Lula reage com firmeza
A fala de Trump sobre Bolsonaro foi interpretada no Planalto como uma grave interferência em assuntos internos do Brasil. Lula foi categórico ao rebater: “A defesa da democracia no Brasil é um tema que compete aos brasileiros. Somos um país soberano. Não aceitamos interferência ou tutela de quem quer que seja. Possuímos instituições sólidas e independentes. Ninguém está acima da lei“.
Analistas políticos apontam que o impasse pode afetar a relação bilateral em diversas frentes. A aplicação de tarifas pode prejudicar setores-chave da economia brasileira, como o agronegócio e a indústria automotiva, fortemente dependentes do mercado norte-americano. O Brasil é hoje o terceiro maior exportador de produtos agrícolas para os EUA, atrás apenas do México e Canadá.

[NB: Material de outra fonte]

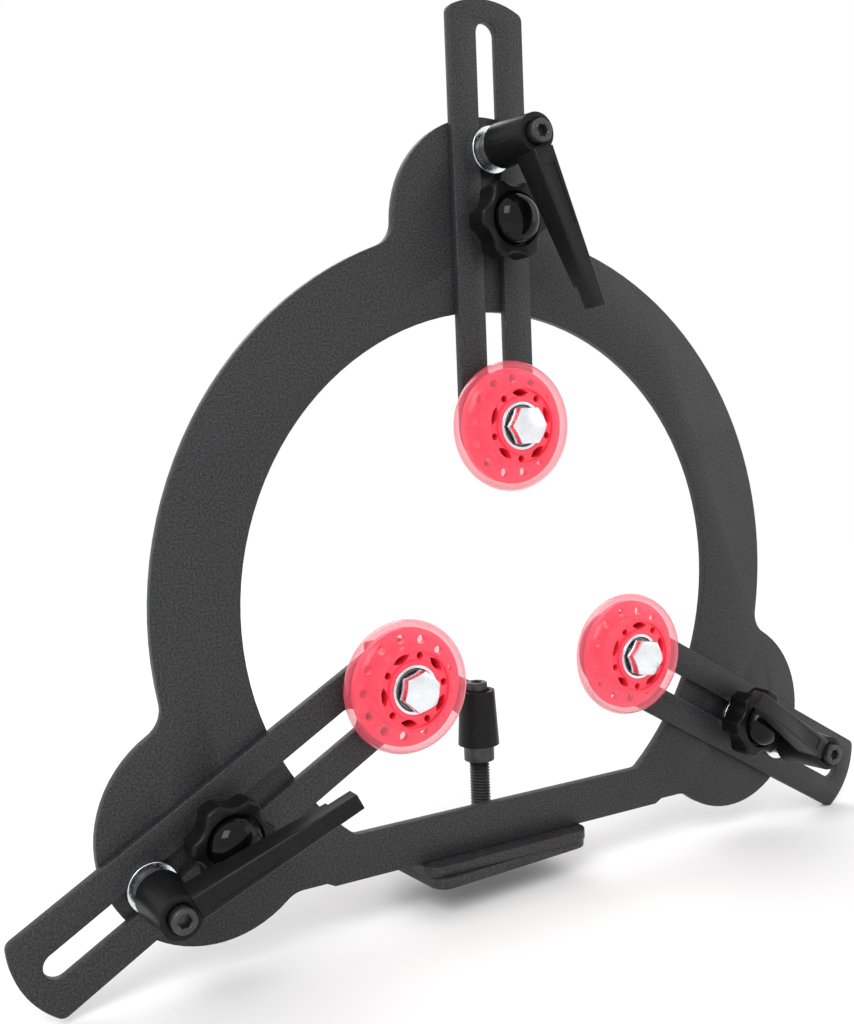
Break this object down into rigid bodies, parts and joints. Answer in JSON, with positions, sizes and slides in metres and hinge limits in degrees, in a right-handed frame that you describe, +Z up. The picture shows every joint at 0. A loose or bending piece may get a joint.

Além disso, o ambiente de tensão pode comprometer o andamento de negociações comerciais e de investimentos, como o acordo Brasil-EUA para cooperação energética assinado no início do ano.
A crise entre Brasil e Estados Unidos evidencia os limites da diplomacia brasileira diante de um cenário internacional cada vez mais fragmentado e polarizado. Com Trump adotando uma retórica agressiva e Lula buscando manter a autonomia diplomática do país, o conflito ameaça escalar — tanto no plano comercial quanto político.
Se a retórica não for contida por ambos os lados, o risco é de que o incidente evolua para um impasse duradouro, comprometendo não apenas as relações bilaterais, mas a própria credibilidade do BRICS como alternativa global ao sistema liderado pelo Ocidente.